Atlanta proposes 21 miles of light rail, other transit improvements

The transit projects would be funded through proceeds from an approved sales tax by Atlanta voters

May 15, 2018
Transit projects

The Metropolitan Atlanta Rapid Transit Authority (MARTA) and the city of Atlanta have proposed building 21 miles of light-rail lines and other transit improvements with the proceeds of a sales tax approved by city voters in 2016.

The list of projects recommended by the city and MARTA, obtained by The Atlanta Journal-Constitution, includes the Clifton Corridor light-rail line, plus a system of other rail lines moving through downtown and along Campbellton Road in southwest Atlanta.

It also includes 18 miles of bus rapid transit lines, other new bus routes, two new transit centers and renovation of a slew of existing stations.

The MARTA proposal, however, includes only a third of the light rail envisioned for the Atlanta Beltline loop, which is not enough for Beltline advocates. The Beltline is a proposed 22-mile loop of trails and parks connecting Atlanta neighborhoods. Its vision includes economic development, affordable housing, public art and other amenities. Eventually, it also would include public transportation.

A heavy rail extension along I-20 west, several other light-rail lines and a bus rapid transit route along I-20 east are also missing from the list of projects.

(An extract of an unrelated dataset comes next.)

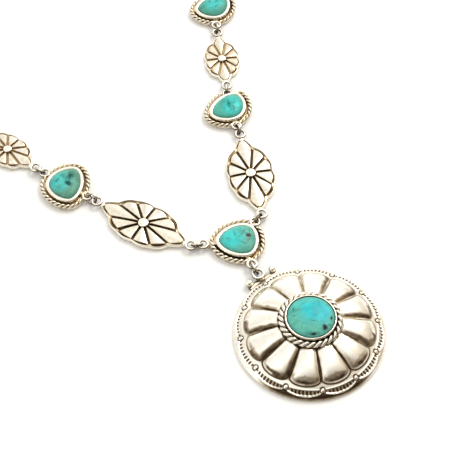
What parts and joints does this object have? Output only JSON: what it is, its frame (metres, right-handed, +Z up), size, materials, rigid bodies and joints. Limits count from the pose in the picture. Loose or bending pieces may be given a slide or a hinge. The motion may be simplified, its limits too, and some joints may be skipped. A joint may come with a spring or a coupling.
{
  "type": "statement necklace",
  "caption": "Statement necklace lying flat: round petalled concho pendant with a domed stone, petalled conchos and stone stations on two strands, oval-link chain and S-hook clasp",
  "frame": {"origin": "the back of the centre station's plate, on the surface that the necklace lies on", "axes": "+Y runs from the pendant to the clasp at the back of the neck, +Z is up from the surface, +X is to the right seen from above with the pendant nearest"},
  "size_m": [0.1326, 0.2697, 0.012],
  "materials": {
    "silver": "sterling silver, satin on the petals and polished on the rims, with brown-black oxidised grooves",
    "silver_wire": "polished sterling silver wire",
    "turquoise": "polished turquoise with brown and dark green matrix"
  },
  "bodies": {
    "root": {"pendant_body": "silver", "pendant_stone": "turquoise", "pendant_ring": "silver_wire", "centre_setting": "silver", "centre_stone": "turquoise", "left_large_concho": "silver", "right_large_concho": "silver", "left_near_setting": "silver", "left_near_stone": "turquoise", "right_near_setting": "silver", "right_near_stone": "turquoise", "left_small_concho": "silver", "right_small_concho": "silver", "left_far_setting": "silver", "left_far_stone": "turquoise", "right_far_setting": "silver", "right_far_stone": "turquoise", "left_ring_1": "silver_wire", "left_ring_2": "silver_wire", "left_ring_3": "silver_wire", "left_ring_4": "silver_wire", "left_end_ring": "silver_wire", "right_ring_1": "silver_wire", "right_ring_2": "silver_wire", "right_ring_3": "silver_wire", "right_ring_4": "silver_wire", "right_end_ring": "silver_wire", "chain_left": "silver_wire", "chain_right": "silver_wire", "clasp_hook": "silver_wire"}
  },
  "joints": []
}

MARTA employees have evaluated dozens of potential projects that would cost a combined $11.5 billion. The proposed final list includes:

  • The four-mile Clifton Corridor light-rail line from MARTA’s Lindbergh station to the Emory University/Centers for Disease Control and Prevention area recently annexed by Atlanta;
  • A light rail system stretching from the Clifton Corridor to Campbelltown Road in southwest Atlanta. The network includes the northeast and southwest portions of the proposed Beltline Loop, plus a connecting link through downtown along the existing Atlanta Streetcar route. The streetcar would become part of the light rail network;
  • Bus rapid transit lines on Capitol Avenue, North Avenue and Northside Drive. MARTA also would initially deploy bus rapid transit along Campbellton Road before upgrading the line to light rail. The buses may operate in their own lanes, making the service faster than local bus service;
  • Three arterial rapid transit bus lines, which would operate in regular traffic but may get priority at traffic signals and other enhancements to keep them moving; and
  • New bus transfer centers at Greenbriar Mall in southwest Atlanta and Marietta Boulevard in northwest Atlanta, plus numerous enhancements to existing MARTA rail stations.